According to the king, the law was intended to allow British subjects to “avail themselves with all convenient Speed, of the great Benefits and Advantages which must accrue therefrom to their Commerce, Manufactures, and Navigation” of Britain’s new land acquisitions. But to British settlers, it felt like a slap in the face. Instead of promising more military support along the frontier, it forbade colonists from settling beyond the Appalachian Mountains.
The proclamation stated that Native Americans “who live under our Protection, should not be molested or disturbed” and told colonists not to take their lands or buy them without getting permission from the government.

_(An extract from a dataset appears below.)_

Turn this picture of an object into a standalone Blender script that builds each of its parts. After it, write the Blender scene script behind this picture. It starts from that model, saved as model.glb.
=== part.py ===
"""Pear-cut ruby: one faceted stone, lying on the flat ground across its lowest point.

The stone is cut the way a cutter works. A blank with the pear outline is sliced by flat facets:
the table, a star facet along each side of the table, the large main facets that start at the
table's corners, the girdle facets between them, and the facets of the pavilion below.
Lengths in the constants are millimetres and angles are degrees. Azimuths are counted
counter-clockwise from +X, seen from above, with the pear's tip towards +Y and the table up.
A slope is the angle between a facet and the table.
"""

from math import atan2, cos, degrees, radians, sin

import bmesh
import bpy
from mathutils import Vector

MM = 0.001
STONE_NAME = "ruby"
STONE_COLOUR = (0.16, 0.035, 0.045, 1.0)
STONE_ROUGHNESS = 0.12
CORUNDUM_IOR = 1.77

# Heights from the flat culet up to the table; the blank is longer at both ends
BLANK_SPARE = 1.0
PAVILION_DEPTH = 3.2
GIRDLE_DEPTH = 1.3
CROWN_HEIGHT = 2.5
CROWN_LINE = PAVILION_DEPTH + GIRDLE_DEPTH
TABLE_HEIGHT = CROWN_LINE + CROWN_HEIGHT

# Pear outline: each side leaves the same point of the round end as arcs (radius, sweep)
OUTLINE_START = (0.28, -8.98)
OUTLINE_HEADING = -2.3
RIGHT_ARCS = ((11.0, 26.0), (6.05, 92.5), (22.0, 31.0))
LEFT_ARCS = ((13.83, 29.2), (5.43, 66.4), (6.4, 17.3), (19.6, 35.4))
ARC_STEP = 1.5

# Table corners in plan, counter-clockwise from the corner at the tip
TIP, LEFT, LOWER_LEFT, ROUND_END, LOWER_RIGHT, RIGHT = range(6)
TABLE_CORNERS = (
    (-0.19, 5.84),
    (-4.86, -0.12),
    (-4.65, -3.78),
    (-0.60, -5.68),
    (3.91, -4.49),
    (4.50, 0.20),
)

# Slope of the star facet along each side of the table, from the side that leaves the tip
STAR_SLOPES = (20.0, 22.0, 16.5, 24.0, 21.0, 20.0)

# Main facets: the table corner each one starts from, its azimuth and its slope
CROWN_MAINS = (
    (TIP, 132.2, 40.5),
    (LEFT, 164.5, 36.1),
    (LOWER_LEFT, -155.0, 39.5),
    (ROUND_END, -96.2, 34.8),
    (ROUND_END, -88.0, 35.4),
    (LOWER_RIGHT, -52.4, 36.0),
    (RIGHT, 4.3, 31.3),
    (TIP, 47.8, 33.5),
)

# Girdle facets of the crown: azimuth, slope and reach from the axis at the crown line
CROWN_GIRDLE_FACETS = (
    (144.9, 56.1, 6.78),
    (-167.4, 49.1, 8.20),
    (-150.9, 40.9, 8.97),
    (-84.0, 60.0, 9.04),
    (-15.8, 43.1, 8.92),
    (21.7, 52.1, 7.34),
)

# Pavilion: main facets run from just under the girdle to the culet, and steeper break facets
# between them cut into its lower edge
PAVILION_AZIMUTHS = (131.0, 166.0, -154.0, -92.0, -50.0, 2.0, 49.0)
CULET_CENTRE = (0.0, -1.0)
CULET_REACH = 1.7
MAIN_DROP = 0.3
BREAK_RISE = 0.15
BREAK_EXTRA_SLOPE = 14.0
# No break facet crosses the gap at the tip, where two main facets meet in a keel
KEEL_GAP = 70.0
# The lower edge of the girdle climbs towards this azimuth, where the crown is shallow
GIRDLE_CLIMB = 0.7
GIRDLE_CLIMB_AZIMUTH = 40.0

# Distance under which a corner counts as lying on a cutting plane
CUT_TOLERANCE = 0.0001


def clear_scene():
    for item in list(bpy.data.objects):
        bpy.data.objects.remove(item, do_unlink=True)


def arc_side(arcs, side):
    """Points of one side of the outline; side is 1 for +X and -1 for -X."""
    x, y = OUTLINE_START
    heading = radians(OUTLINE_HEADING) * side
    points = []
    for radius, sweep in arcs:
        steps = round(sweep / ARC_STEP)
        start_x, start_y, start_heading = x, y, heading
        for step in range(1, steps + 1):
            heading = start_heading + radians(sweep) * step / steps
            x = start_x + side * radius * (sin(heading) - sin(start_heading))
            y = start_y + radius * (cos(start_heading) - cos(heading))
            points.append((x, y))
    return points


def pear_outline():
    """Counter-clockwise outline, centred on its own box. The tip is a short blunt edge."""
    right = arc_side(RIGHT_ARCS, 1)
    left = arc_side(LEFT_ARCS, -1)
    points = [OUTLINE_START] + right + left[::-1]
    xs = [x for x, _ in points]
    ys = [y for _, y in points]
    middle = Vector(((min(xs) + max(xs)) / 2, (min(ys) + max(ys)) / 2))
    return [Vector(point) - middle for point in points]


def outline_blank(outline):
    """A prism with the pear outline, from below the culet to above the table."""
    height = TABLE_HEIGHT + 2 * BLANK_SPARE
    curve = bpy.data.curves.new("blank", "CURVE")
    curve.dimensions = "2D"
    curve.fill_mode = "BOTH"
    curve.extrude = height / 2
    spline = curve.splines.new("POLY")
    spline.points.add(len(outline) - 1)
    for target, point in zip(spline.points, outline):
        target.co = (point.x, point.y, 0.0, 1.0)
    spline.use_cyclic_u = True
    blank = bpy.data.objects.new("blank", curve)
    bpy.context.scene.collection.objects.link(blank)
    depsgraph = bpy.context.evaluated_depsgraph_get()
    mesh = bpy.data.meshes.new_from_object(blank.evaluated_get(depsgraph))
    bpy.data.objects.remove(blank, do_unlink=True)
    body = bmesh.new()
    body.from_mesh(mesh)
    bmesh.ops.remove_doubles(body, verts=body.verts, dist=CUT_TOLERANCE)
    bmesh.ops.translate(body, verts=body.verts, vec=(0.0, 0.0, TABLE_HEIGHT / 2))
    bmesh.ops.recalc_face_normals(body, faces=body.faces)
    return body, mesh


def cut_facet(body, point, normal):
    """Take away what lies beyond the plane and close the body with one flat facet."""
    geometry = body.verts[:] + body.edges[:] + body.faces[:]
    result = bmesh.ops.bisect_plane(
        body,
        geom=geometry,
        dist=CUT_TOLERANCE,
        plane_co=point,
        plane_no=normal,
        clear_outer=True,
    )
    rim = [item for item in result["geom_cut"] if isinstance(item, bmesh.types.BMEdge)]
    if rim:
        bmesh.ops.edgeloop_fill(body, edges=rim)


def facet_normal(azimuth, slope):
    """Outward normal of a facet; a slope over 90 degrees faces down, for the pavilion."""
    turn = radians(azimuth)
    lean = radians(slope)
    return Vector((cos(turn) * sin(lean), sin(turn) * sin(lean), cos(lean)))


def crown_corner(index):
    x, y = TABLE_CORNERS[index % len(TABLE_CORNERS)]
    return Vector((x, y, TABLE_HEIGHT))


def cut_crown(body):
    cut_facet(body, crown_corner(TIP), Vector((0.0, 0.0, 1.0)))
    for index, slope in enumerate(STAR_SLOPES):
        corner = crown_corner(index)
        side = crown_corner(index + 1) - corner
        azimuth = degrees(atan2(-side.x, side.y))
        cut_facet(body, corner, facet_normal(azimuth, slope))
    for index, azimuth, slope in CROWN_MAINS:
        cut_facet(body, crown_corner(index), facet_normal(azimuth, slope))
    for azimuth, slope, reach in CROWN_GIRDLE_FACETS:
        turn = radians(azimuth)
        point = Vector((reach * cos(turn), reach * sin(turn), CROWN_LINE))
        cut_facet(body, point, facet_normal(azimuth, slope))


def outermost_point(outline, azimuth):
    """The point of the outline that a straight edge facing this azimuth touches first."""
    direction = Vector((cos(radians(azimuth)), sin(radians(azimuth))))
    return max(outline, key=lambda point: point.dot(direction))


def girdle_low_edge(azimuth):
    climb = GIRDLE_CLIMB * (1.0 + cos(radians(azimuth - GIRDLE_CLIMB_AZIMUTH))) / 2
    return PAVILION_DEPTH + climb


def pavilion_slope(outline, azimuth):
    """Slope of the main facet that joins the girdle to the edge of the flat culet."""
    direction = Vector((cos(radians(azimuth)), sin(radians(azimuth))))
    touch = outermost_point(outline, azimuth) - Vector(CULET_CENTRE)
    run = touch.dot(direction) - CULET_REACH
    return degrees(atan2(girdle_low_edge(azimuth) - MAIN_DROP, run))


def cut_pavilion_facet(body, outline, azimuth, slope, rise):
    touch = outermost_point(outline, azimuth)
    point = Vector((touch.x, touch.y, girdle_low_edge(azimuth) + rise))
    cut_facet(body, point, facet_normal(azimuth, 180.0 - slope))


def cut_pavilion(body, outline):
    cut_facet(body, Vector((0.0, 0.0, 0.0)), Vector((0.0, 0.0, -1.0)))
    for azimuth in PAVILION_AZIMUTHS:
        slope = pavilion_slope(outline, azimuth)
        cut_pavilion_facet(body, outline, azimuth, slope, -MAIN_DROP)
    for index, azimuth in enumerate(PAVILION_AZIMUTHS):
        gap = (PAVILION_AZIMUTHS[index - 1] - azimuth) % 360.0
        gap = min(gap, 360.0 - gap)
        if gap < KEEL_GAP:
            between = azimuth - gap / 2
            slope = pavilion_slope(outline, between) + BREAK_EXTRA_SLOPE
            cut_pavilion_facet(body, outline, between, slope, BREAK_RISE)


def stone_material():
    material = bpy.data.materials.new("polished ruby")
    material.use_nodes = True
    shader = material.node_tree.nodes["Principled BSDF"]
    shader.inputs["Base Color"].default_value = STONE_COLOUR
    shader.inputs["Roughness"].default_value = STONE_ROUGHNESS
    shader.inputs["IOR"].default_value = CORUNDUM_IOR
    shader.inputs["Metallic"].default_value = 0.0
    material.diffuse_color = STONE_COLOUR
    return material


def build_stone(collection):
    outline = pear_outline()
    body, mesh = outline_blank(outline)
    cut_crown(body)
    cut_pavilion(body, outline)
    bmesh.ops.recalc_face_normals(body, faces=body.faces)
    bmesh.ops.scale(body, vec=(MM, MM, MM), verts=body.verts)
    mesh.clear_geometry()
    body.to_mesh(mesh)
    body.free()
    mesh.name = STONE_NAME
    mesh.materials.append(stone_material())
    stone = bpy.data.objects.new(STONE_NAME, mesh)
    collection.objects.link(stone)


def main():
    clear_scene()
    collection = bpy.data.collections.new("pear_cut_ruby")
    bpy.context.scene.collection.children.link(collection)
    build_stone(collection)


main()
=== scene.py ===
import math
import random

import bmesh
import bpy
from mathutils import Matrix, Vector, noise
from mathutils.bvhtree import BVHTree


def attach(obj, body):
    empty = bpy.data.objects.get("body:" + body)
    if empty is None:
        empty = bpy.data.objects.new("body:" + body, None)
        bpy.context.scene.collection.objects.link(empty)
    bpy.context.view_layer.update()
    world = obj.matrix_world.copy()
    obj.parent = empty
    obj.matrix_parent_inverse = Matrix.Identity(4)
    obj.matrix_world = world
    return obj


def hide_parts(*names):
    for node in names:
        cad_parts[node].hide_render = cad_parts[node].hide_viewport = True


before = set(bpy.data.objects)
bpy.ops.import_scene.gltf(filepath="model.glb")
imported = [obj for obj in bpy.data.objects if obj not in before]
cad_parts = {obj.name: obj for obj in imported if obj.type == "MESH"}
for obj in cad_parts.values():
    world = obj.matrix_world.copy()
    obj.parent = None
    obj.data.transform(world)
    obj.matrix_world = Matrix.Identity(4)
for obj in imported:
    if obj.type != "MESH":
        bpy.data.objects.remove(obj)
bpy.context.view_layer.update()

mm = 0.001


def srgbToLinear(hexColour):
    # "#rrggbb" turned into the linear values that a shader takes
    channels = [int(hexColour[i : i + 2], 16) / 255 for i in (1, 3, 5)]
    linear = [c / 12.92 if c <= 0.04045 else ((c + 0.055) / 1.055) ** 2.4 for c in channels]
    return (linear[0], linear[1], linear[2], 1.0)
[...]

Though Pontiac’s War had increased racial divisions and convinced many colonists that Native Americans should live far from British settlers, the existence of a new “Indian reserve” on land that some frontier colonists felt entitled to—and had even previously directly purchased—fanned tensions between colonists and their government.
The proclamation specifically stated that Native Americans had been subject to “great Frauds and Abuses” and that their sovereignty should be protected. At the time, British officials saw it as an inexpensive way to defend the British border by creating a buffer zone between colonists and Native Americans. Today, however, it is seen as an important first step toward legal recognition of the rights of Native Americans. Britain backed up its promise with troops, but a black market in land sprang up among rich colonists who felt entitled to Native lands, and Native Americans whose land was their only asset.
The law helped lay the groundwork for the American Revolution—and tensions between would-be settlers and Native Americans nervous about the settlers’ intentions fueled future conflict. Soon, the frontier would become an even more contested zone, and settlers from the newly founded United States would change the fates of the American continent’s indigenous residents forever.
Indian Reserve Is Voided by the American Revolution
Just 13 years after it set out the Indian Reserve, the proclamation became void in the newly founded United States. Between 1790 and 1847, the new country set forth a variety of laws that dictated how Americans could trade with and treat Native Americans.
The Nonintercourse Act, as the laws were known, gave special legal status to tribes and stated that U.S. citizens could only buy or receive their land through treaties. But, writes historian William E. Dwyer, Jr., though the laws recognized Native Americans’ aboriginal rights to their lands, it also gave the United States a supervisory role that reflected paternalistic views of Native Americans as “uncivilized” and incapable of managing their own affairs.
That attitude was reflected in the new country’s changing policy toward Native Americans. In 1834, the United States deemed most of the land west of the Mississippi as Indian Territory. By then, though, the government had already adopted a policy of “Indian removal” under which Native Americans were pushed out of their ancestral lands. The policy pressured tribes to leave their lands in exchange for lands further west.
As a result, Indian territory shrank further and further until eventually, the United States signed nearly 70 treaties, opening vast swaths of tribal homelands to white settlement.